Insofar as the Crown seeks a ruling as to the effect of an accomplice of an accused giving evidence on his behalf and the necessity of that evidence being corroborated in some material way by other evidence it cannot be said that s 126 of the Evidence Act can be read that way such that an accused could not thereby be acquitted. That is, s 126 cannot be read as to say an accused cannot be acquitted on the uncorroborated evidence of his accomplice.
Who is an accomplice?
(a) Criminal participants of the actual crime charged, whether as principles and accessories before or after the fact or as persons committing, procuring aiding or abetting.

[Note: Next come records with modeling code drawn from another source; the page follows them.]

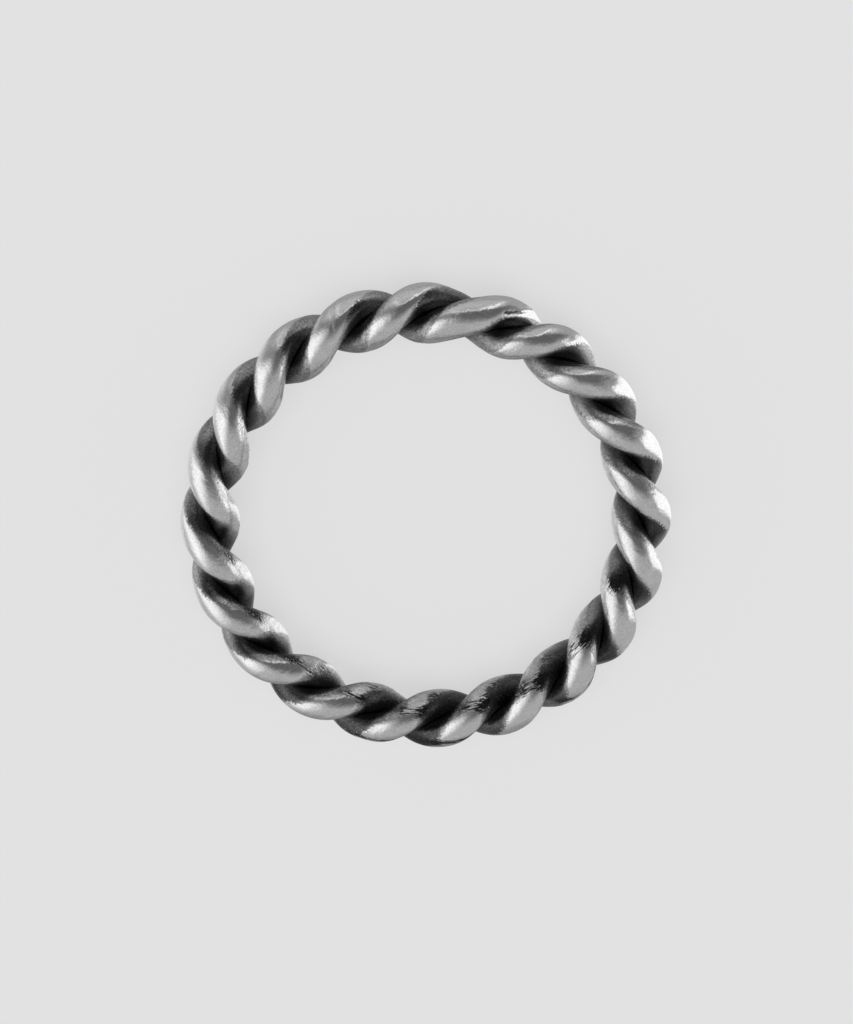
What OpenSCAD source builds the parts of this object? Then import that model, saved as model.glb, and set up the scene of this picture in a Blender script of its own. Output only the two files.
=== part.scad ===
// A finger ring of two round silver wires, twisted together into a rope, bent round and closed.
// The ring lies on its side: its axis is Z, its lowest points are at Z = 0 and the floor is below it.
// Angles go round the ring from +X towards +Y. Lengths are in millimetres.

/* [Ring] */
// Clear diameter of the finger hole, between the innermost points of the twist
finger_d = 19; // [15:0.1:23]

/* [Strands] */
// Diameter of the round wire
wire_d = 1.68; // [1.4:0.01:2]
// How far the two wires are flattened into each other where they press together
press_in = 0.29; // [0.1:0.01:0.4]
// Clearance between those two flats
seam_gap = 0.06; // [0.05:0.01:0.1]

/* [Twist] */
// Whole turns that each strand makes on its way round the ring
turns = 10; // [7:1:12]
// Twist angle where the count starts, from straight outwards towards the top
twist_start = 177.6; // [0:0.1:360]
// Share of the unevenness of a twist made by hand, 0 for an even one
hand_made = 1; // [0:0.05:1]

/* [Joint] */
// Where the ends of the wires meet, round the ring
joint_at = 79.6; // [0:0.1:360]
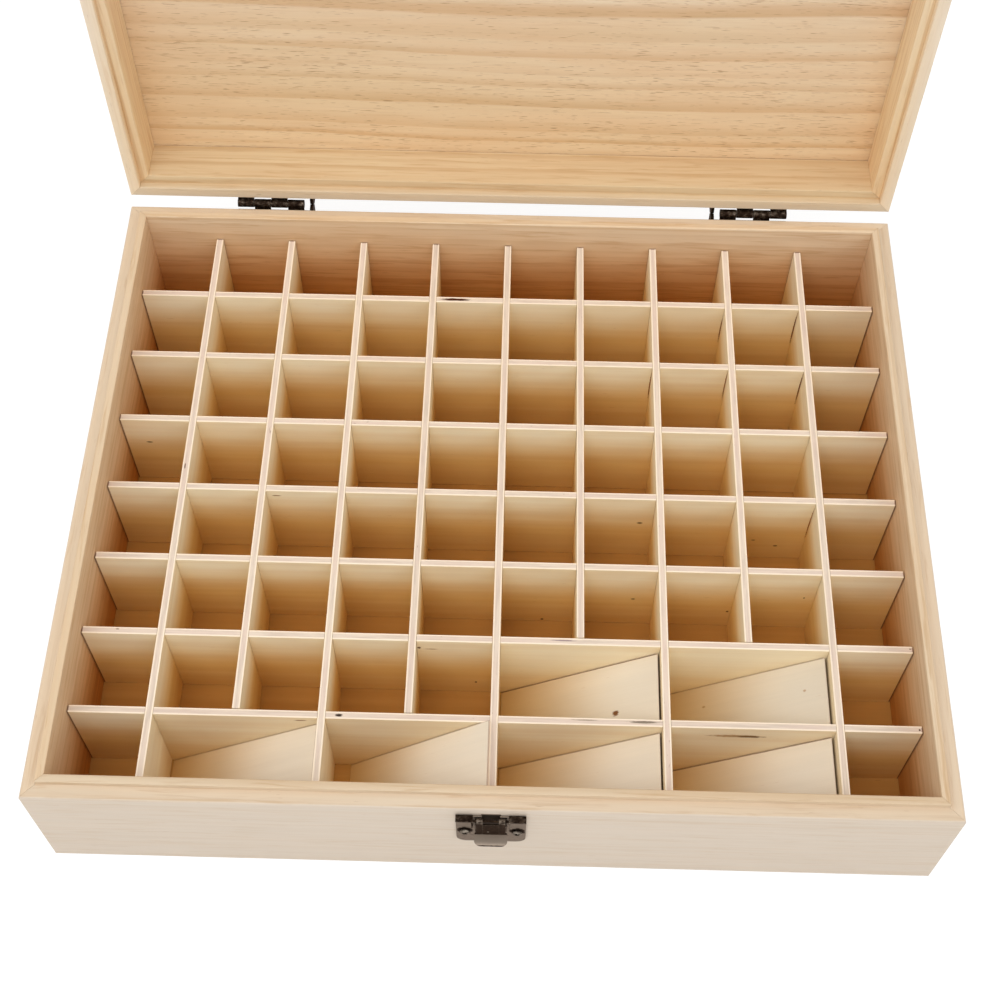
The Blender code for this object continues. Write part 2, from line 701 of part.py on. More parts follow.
def make_lever(bronze, pivot):
    """Build the lever: bent sheet, two knuckles, side folds and the window over the pin."""
    lever = add_piece("latch_lever", lever_sheet(), bronze, pivot)
    rings = bmesh.new()
    sides = bmesh.new()
    front = LATCH_AXIS.y - LEVER_RING_RADIUS
    side_front = front + LATCH_SHEET / 2
    side_back = FRONT_FACE - LATCH_FACE - SEAT_GAP
    side_top = LATCH_AXIS.z - LEVER_WINDOW_DROP / 2
    for half_side in (-1, 1):
        near = half_side * LEVER_WINDOW_HALF_WIDTH
        far = half_side * LEVER_HALF_WIDTH
        round_bar(rings, along_x, LEVER_RING_RADIUS, near, far, (LATCH_AXIS.y, LATCH_AXIS.z))
        fold = [
            (side_back, side_top), (side_front, side_top), (side_front, side_top - LEVER_SIDE_HEIGHT),
            (side_back, side_top - LEVER_SIDE_HEIGHT / 2),
        ]
        prism_into(sides, fold, along_x, half_side * (LEVER_HALF_WIDTH - LATCH_SHEET), far)
    shape_with(lever, "UNION", rings, pivot)
    shape_with(lever, "UNION", sides, pivot)
    window = rectangle(
        front - CUT_OVERRUN, LATCH_AXIS.z - LEVER_WINDOW_DROP, LATCH_AXIS.y, LATCH_AXIS.z + CUT_OVERRUN
    )
    cuts = prism(window, along_x, -LEVER_WINDOW_HALF_WIDTH, LEVER_WINDOW_HALF_WIDTH)
    shape_with(lever, "DIFFERENCE", cuts, pivot)
    bore = bmesh.new()
    bore_half = LEVER_HALF_WIDTH + CUT_OVERRUN
    bore_radius = LATCH_PIN_RADIUS + LATCH_PIN_PLAY
    round_bar(bore, along_x, bore_radius, -bore_half, bore_half, (LATCH_AXIS.y, LATCH_AXIS.z))
    shape_with(lever, "DIFFERENCE", bore, pivot)
    shade_round(lever)


def make_latch_pin(bronze):
    """Build the pin that runs through both cheeks and both knuckles."""
    half = WING_INNER + LATCH_SHEET + SEAT_GAP
    profile = [(0.0, -half), (LATCH_PIN_RADIUS, -half), (LATCH_PIN_RADIUS, half), (0.0, half)]

    def along_pin(u, v, station):
        return (station, LATCH_AXIS.y + u, LATCH_AXIS.z + v)

    pin = add_piece("latch_pin", turned(profile, along_pin), bronze)
    shade_round(pin)


def make_keeper(bronze, pivot):
    """Build the lid's keeper: a plate and the tongue that drops behind the latch pin."""
    half = KEEPER_WIDTH / 2
    top = KEEPER_BOTTOM + KEEPER_HEIGHT
    tip = LATCH_AXIS.z - TONGUE_BELOW_PIN
    outline = [
        (-TONGUE_HALF_WIDTH, tip), (TONGUE_HALF_WIDTH, tip), (TONGUE_HALF_WIDTH, KEEPER_BOTTOM),
        (half, KEEPER_BOTTOM), (half, top), (-half, top), (-half, KEEPER_BOTTOM),
        (-TONGUE_HALF_WIDTH, KEEPER_BOTTOM),
    ]
    outline = eased(outline, dict.fromkeys((3, 4, 5, 6), KEEPER_CORNER), LIP_STEPS)
    inner = FRONT_FACE - SEAT_GAP
    outer = inner - LATCH_SHEET
    keeper = add_piece("keeper_plate", prism(outline, along_y, outer, inner), bronze, pivot)
    nib_out = LATCH_AXIS.y + LATCH_PIN_RADIUS + SEAT_GAP
    nib = [(inner, tip), (nib_out, tip), (inner, tip + NIB_HEIGHT)]
    nib_body = prism(nib, along_x, -TONGUE_HALF_WIDTH, TONGUE_HALF_WIDTH)
    shape_with(keeper, "UNION", nib_body, pivot)
    shape_with(keeper, "DIFFERENCE", drill(keeper_screw_places(), outer - CUT_OVERRUN, FRONT_FACE), pivot)


def main():
    """Build the whole box."""
    clear_scene()
    pine = make_material("pine", (0.76, 0.60, 0.40), 0.55)
    lid_pine = make_material("lid_pine", (0.74, 0.55, 0.34), 0.55)
    plywood = make_material("plywood", (0.78, 0.63, 0.43), 0.65)
    bronze = make_material("bronze", (0.09, 0.06, 0.04), 0.45, 0.9)
    lid_pivot = make_pivot("lid_pivot", HINGE_AXIS, -OPEN_ANGLE)
    lever_pivot = make_pivot("lever_pivot", LATCH_AXIS)
    make_tray(pine, plywood)
    make_cross_dividers(plywood)
    make_long_dividers(plywood)
    make_ramps(plywood)
    make_lid(lid_pine, lid_pivot)
    make_hinges(bronze, lid_pivot)
    make_latch_plate(bronze)
    make_lever(bronze, lever_pivot)
    make_latch_pin(bronze)
    make_keeper(bronze, lid_pivot)
    make_screws(bronze, lid_pivot)


main()
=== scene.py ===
"""Looks of a divided storage box: pine tray and lid, plywood grid, stop hinges and a front latch.

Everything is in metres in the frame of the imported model: +X to the right, +Y towards the hinges
and +Z up. The lid's pieces are drawn shut and are then turned open about the lid's joint.
"""

from __future__ import annotations

import json
import logging
import math
import random
from dataclasses import dataclass
from enum import Enum
from typing import Any, Callable, Iterable, Sequence

import bmesh
import bpy
from mathutils import Matrix, Vector, noise

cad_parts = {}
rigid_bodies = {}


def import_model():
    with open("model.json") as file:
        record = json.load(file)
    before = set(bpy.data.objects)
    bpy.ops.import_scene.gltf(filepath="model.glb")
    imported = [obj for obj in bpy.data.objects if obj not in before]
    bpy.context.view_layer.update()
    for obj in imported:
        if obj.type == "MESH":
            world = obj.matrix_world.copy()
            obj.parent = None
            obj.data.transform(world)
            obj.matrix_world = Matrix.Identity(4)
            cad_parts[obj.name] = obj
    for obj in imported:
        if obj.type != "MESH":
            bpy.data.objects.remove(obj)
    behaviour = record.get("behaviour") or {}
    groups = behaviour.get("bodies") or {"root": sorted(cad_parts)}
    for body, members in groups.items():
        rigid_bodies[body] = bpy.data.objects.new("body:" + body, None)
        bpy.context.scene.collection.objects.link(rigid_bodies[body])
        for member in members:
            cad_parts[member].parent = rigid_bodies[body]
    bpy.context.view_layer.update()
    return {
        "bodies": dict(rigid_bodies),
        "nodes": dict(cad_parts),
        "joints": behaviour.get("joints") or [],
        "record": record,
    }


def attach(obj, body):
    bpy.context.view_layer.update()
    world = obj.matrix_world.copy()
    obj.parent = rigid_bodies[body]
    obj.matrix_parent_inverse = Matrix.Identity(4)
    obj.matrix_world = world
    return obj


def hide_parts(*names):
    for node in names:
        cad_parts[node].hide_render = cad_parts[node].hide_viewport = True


LOG = logging.getLogger("storage_box")

Place = tuple[float, float, float]
Colour = tuple[int, int, int]
Spot = tuple[Vector, Vector, float]
Turn = Callable[[Vector], Vector]


class Body(Enum):
    """The bodies that pieces ride on."""

    TRAY = "tray"
    LID = "lid"
    LEVER = "lever"


class Slot(Enum):
    """The record's material slots."""

    TRAY_PINE = "tray_pine"
    BOTTOM_PLY = "bottom_ply"
    DIVIDER_PLY = "divider_ply"
    RAMP_PLY = "ramp_ply"
    LID_PINE = "lid_pine"
    PANEL_PINE = "lid_panel_pine"
    BRONZE = "antique_bronze"
    SCREW = "screw_bronze"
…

(b) Receivers giving evidence at the trial of those alleged to have stolen the goods received by them; the relationship between thieves and receivers being that of one sided dependance — there could not be a receiver unless the goods had first been stolen.
(c) The parties to other crimes alleged to have been committed by the accused when evidence of such crimes is received on the ground that it tends to prove something more than mere criminal propensity: see Davis v Director of Public Prosecutions [1954] Act 378.
In my opinion there is no principle of law that-an accused cannot be acquitted on the evidence of an accomplice who gives evidence in support of the accused. It is a matter of discretion for the fact finder. There is however a desirability of some form of corroboration of the evidence of an accomplice of the accused in these circumstance but, as stated, it is a matter of discretion in each case.
In R v Anthony [1962] VicRp 63; [1962] VR 440, it was held that a warning to a jury was unnecessary when the accomplice gave evidence which was directed to exculpate the other accused, even though a jury might ignore the exculpatory evidence and use the balance as evidence against the other accused. See also R v Tooma [1971] R 211 and R v Royce Bently [1974] 2 All ER 347.
The appeal in this matter is dismissed.